Karloff is a biographical one-man play about the life of film star Boris Karloff, written by Randy Bowser.

Using quotes from Boris Karloff, both humorous and serious, on a wide range of topics, the play is a jigsaw puzzle of brief, non-chronologically enacted events in the actor's life. The theme is self-realization. The subject is the art of acting. The story is how William Henry Pratt, whose stage name was Boris Karloff, overcomes physical and cultural handicaps to become an unlikely success in his chosen field of acting by making the most of an equally unlikely opportunity when he's cast in the role of a monster. The central metaphor is The Frankenstein Monster trying to grasp light when he first sees it, representing Boris, and all of God's bumbling creatures, trying to reach and understand more than they are capable of comprehending.

The play premiered in Salem, Oregon, November 14, 2014, at Level B Theater Pub. Boris Karloff's only child, Sara Jane Karloff, attended both performances of the show's opening weekend. The play was developed with Stephen Jacobs , author of the biography Boris Karloff: More Than a Monster," as the script's dramaturg.

Bowser performed the role of Boris in the premiere, but did not develop the piece as a personal vehicle, but rather as a play open for the general theatre market to all interested producers. A second production ran during October 2016, at the Alliance Performance Center of Tucson, AZ. Charles Prokopp played Boris, and the production was directed by John R. Gunn.

The play ran live, and in online streaming, from October 16 through October 31, 2021, at Anchorage Community Theatre in Alaska. The production was presented in honor of Boris Karloff who guest-starred in the group's 1957 production of "Arsenic and Old Lace," the play which was a big success for Mr. Karloff on Broadway.
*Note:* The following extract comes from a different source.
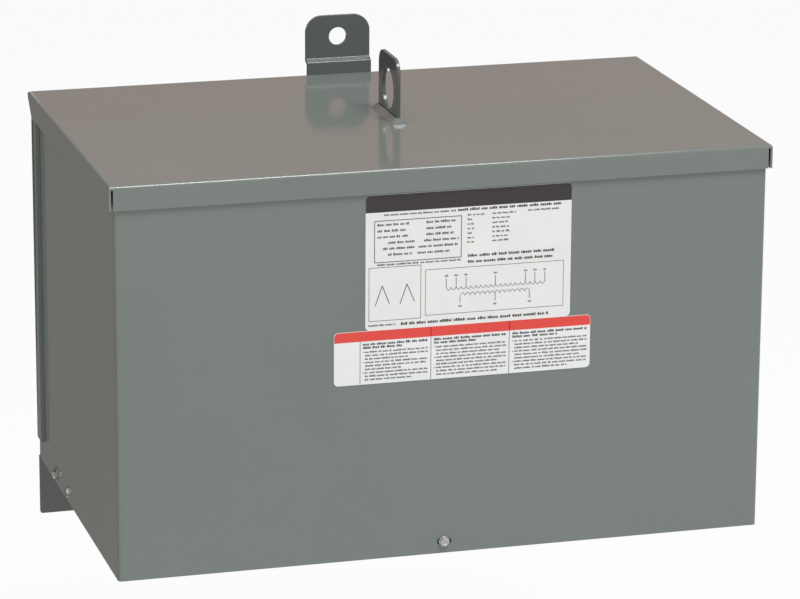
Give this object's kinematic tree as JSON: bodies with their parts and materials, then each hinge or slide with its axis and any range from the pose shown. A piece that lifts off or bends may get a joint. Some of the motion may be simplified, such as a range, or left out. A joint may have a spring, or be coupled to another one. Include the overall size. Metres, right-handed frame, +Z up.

Prime Stage Theatre in Pittsburgh, PA, produced KARLOFF in November 2021 for both on-stage performances and On-Demand streaming performances. This version of the play was a one-act with the sub-title "The Man and The Monster." The show was reviewed in OnStage Pittsburgh.

The initial production of the play was funded by a successful Kickstarter crowdfunding campaign. The Kickstarter page for Karloff is still maintained, and is an archive of photos, promotions and blog entries.